● TASK OBJECTIVE: Within the material below, locate the line with "caster_plates();" and the line with "obj.matrix_world = Matrix.Identity(4)", then return those two lines and all lines between them, exactly as written.

● DATASET CONTENT:
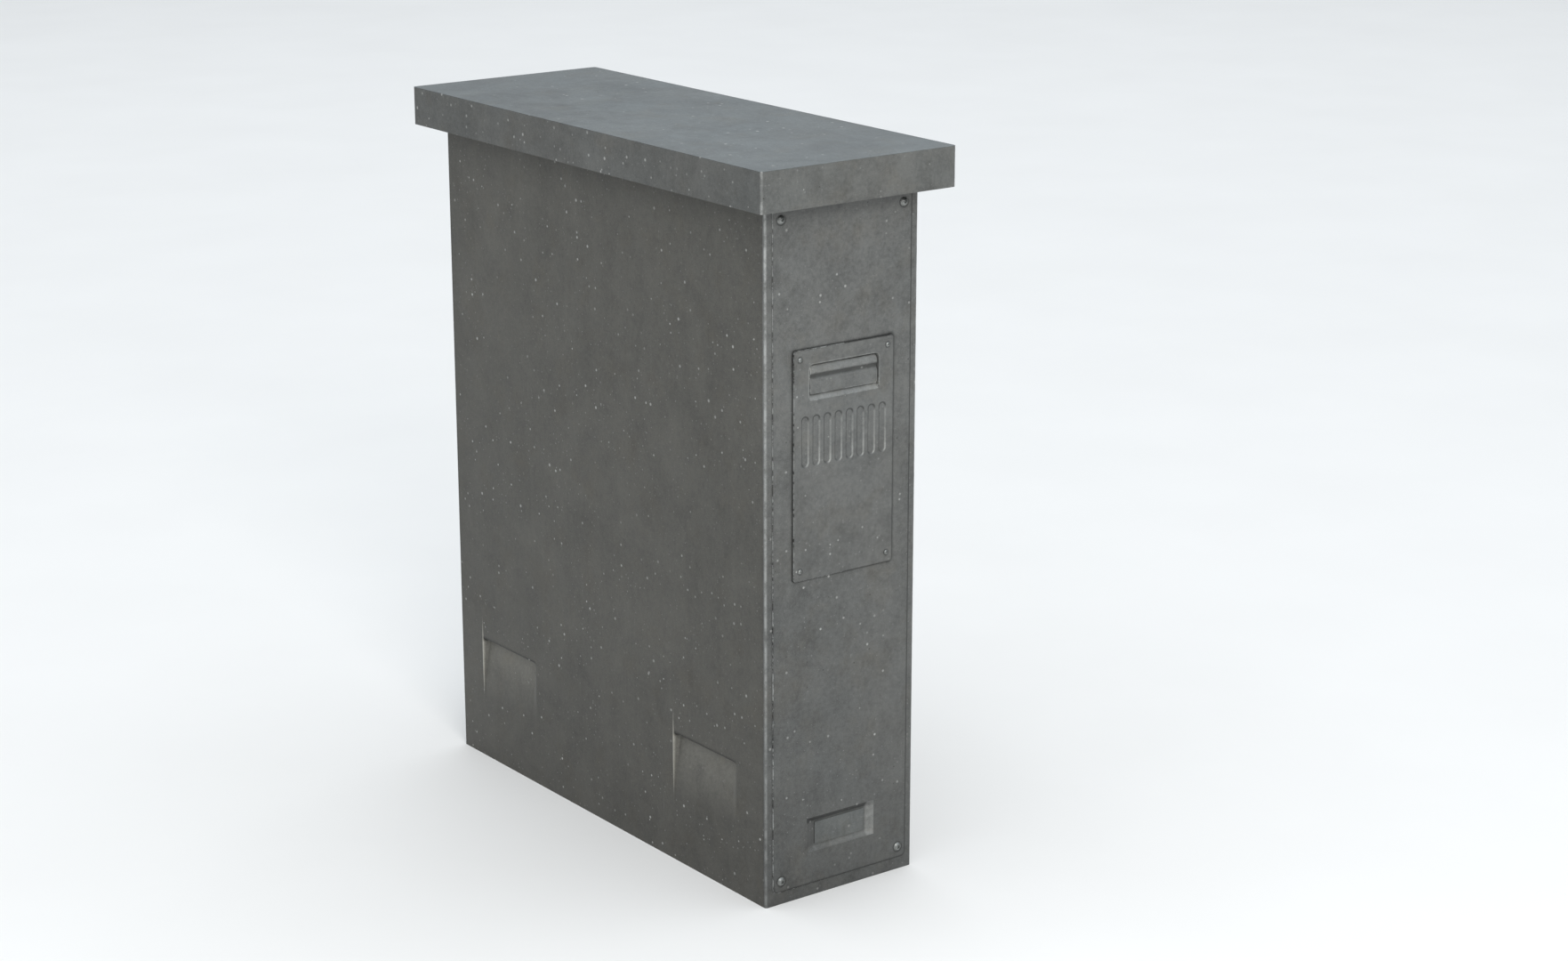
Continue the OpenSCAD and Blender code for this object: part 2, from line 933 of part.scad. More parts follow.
module bin_tub() {
    color(plastic)
        difference() {
            intersection() {
                tub_plan(0);
                side_profile(-cart_half - 5, cart_half + 5)
                    tub_side(0, 0);
            }
            intersection() {
                tub_plan(-tub_t);
                side_profile(-cart_half - 5, cart_half + 5)
                    tub_side(tub_t, 40);
            }
        }
}

module rim_bead() {
    color(plastic)
        intersection() {
            difference() {
                tub_plan(bead_t);
                tub_plan(0);
            }
            side_profile(-cart_half - 5, cart_half + 5)
                polygon([[cart_front - 5, tub_front_rim - bead_h], [slope_from + 2, tub_front_rim - bead_h],
                    [slope_to + 2, tub_back_rim - bead_h], [cart_back + 5, tub_back_rim - bead_h],
                    [cart_back + 5, tub_back_rim], [slope_to, tub_back_rim],
                    [slope_from, tub_front_rim], [cart_front - 5, tub_front_rim]]);
        }
}

module caster_plates() {
    color(steel) {
        for (y = [swivel_y, rigid_y])
            both_sides()
                block(caster_x - 26, caster_x + 26, y - 30, y + 30, chassis_z - 2.5, chassis_z);
        both_sides()
            translate([caster_x, swivel_y, crown_z + 0.3])
                cylinder(r = 5, h = chassis_z - crown_z - 1);
    }
}

// Fork with the wheel centre at x = 0, y = 0 and its crown over y = lead
module fork(lead) {
    difference() {
        union() {
            block(-13.5, 13.5, min(0, lead) - 11, max(0, lead) + 11, crown_z, crown_z + 2.6);
            both_sides()
                side_profile(11, 13.5)
                    polygon([[min(0, lead) - 11, crown_z + 1], [max(0, lead) + 11, crown_z + 1],
                        [9, axle_z - 8], [-9, axle_z - 8]]);
        }
        x_rod(0, axle_z, axle_r, -20, 20);
    }
}

module rigid_forks() {
    color(steel)
        both_sides()
            translate([caster_x, rigid_y, 0]) {
                fork(0);
                block(-13.5, 13.5, -11, 11, crown_z + 2.6 - eps, chassis_z - 2.5);
            }
}

module rear_axles() {
    color(steel)
        both_sides()
            translate([caster_x, rigid_y, 0])
                axle();
}

module axle() {
    x_rod(0, axle_z, axle_r, -13.5, 13.5);
    both_sides()
        x_rod(0, axle_z, 6.5, 13.5, 16.5);
}

module swivel_fork() {
    color(steel)
        difference() {
            translate([caster_x, swivel_y, 0]) {
                translate([0, trail, 0])
                    fork(-trail);
                translate([0, 0, crown_z + 2.6 - eps])
                    cylinder(r = 16, h = 3.4);
            }
            translate([caster_x, swivel_y, crown_z - 1])
                cylinder(r = 5 + fit, h = 12);
        }
}

module swivel_fork_right() {
    swivel_fork();
}

module swivel_fork_left() {
    mirror([1, 0, 0])
        swivel_fork();
}

module front_axle_right() {
    color(steel)
        translate([caster_x, swivel_y + trail, 0])
            axle();
}

module front_axle_left() {
    mirror([1, 0, 0])
        front_axle_right();
}

// Wheel with a rounded tread, turning on the axle
module wheel() {
    color(rubber)
        translate([0, 0, axle_z])
            rotate([0, 90, 0])
                difference() {
                    union() {
                        cylinder(r = wheel_radius, h = 15, center = true, $fn = 72);
                        cylinder(r = wheel_radius - 1.5, h = 18, center = true, $fn = 72);
                        cylinder(r = 9, h = 21.6, center = true);
                    }
                    cylinder(r = axle_r + fit, h = 30, center = true);
                    for (s = [-1, 1])
                        translate([0, 0, s * 8.5])
                            difference() {
                                cylinder(r = 19, h = 2, center = true);
                                cylinder(r = 10, h = 3, center = true);
                            }
                }
}

module wheel_front_right() {
    translate([caster_x, swivel_y + trail, 0])
        wheel();
}

module wheel_front_left() {
    translate([-caster_x, swivel_y + trail, 0])
        wheel();
}

module wheel_rear_right() {
    translate([caster_x, rigid_y, 0])
        wheel();
}

module wheel_rear_left() {
    translate([-caster_x, rigid_y, 0])
        wheel();
}

// ---------- sprung floor ----------

module platform_plan(h, w, l) {
    translate([0, cart_mid, 0])
        linear_extrude(h)
            round_rect(w, l, 18);
}

module platform_pan() {
    w = cart_width - 16;
    l = cart_length - 26;
    color(paint_dark)
        translate([0, 0, platform_height - 22])
            difference() {
                platform_plan(22, w, l);
                translate([0, 0, -1])
                    platform_plan(23 - platform_t, w - 4, l - 4);
            }
}

module platform_pad() {
    color(rubber)
        translate([0, 0, platform_height])
            platform_plan(pad_t, cart_width - 20, cart_length - 30);
}

module platform_springs() {
    low = tub_floor + tub_t;
    rise = platform_height - platform_t - low;
    color(steel)
        for (y = [cart_mid - 280, cart_mid + 280])
            both_sides()
                translate([80, y, low])
                    linear_extrude(rise, twist = -360 * spring_turns, slices = spring_turns * 12,
                        $fn = 6)
                        translate([14, 0])
                            scale([1, 2.4])
                                circle(r = 1.8);
}

// ---------- assembly ----------

base_pan();
side_left();
side_right();
front_frame();
rear_frame();
lid();
lid_gasket();
lid_studs();
front_panel();
label_plate();
panel_screws();
panel_nuts();
hopper_seal();
hinge_brackets();
bracket_nuts();
hinge_rod();
baffle();
baffle_nuts();
stop_bumpers();
deflector_left();
deflector_right();
rear_seal();
frame_hinge_leaves();
rear_hinge_pins();
lock_keeper();
hopper_face();
grip_insert();
face_screws();
cheek_left();
cheek_right();
hopper_tray();
hinge_bushes();
door_skin();
door_stiffener();
door_hinge_leaves();
lock_body();
t_handle();
lock_spindle();
lock_cam();
cam_nut();
cart_base();
bin_tub();
rim_bead();
caster_plates();
rigid_forks();
rear_axles();
platform_springs();
swivel_fork_left();
swivel_fork_right();
front_axle_left();
front_axle_right();
wheel_front_left();
wheel_front_right();
wheel_rear_left();
wheel_rear_right();
platform_pan();
platform_pad();
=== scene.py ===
import math

import bpy
import numpy as np
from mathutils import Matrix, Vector


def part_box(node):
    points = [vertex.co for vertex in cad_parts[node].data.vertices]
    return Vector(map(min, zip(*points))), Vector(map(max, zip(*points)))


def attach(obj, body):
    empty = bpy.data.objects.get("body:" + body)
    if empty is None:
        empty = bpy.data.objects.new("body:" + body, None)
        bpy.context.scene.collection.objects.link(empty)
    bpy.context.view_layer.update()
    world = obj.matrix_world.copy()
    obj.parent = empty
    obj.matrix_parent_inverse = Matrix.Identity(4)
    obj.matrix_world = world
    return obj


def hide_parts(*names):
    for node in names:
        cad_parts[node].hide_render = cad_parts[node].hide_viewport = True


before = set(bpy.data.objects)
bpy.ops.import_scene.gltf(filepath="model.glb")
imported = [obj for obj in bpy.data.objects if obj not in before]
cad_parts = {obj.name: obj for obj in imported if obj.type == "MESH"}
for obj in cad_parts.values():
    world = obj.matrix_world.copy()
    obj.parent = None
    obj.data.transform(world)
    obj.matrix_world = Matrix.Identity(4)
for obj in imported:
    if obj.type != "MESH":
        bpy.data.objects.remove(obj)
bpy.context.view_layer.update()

MM = 0.001
scene = bpy.context.scene
scene.view_settings.view_transform = "Standard"

# ---------------------------------------------------------------- materials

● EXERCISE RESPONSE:
caster_plates();
rigid_forks();
rear_axles();
platform_springs();
swivel_fork_left();
swivel_fork_right();
front_axle_left();
front_axle_right();
wheel_front_left();
wheel_front_right();
wheel_rear_left();
wheel_rear_right();
platform_pan();
platform_pad();
=== scene.py ===
import math

import bpy
import numpy as np
from mathutils import Matrix, Vector


def part_box(node):
    points = [vertex.co for vertex in cad_parts[node].data.vertices]
    return Vector(map(min, zip(*points))), Vector(map(max, zip(*points)))


def attach(obj, body):
    empty = bpy.data.objects.get("body:" + body)
    if empty is None:
        empty = bpy.data.objects.new("body:" + body, None)
        bpy.context.scene.collection.objects.link(empty)
    bpy.context.view_layer.update()
    world = obj.matrix_world.copy()
    obj.parent = empty
    obj.matrix_parent_inverse = Matrix.Identity(4)
    obj.matrix_world = world
    return obj


def hide_parts(*names):
    for node in names:
        cad_parts[node].hide_render = cad_parts[node].hide_viewport = True


before = set(bpy.data.objects)
bpy.ops.import_scene.gltf(filepath="model.glb")
imported = [obj for obj in bpy.data.objects if obj not in before]
cad_parts = {obj.name: obj for obj in imported if obj.type == "MESH"}
for obj in cad_parts.values():
    world = obj.matrix_world.copy()
    obj.parent = None
    obj.data.transform(world)
    obj.matrix_world = Matrix.Identity(4)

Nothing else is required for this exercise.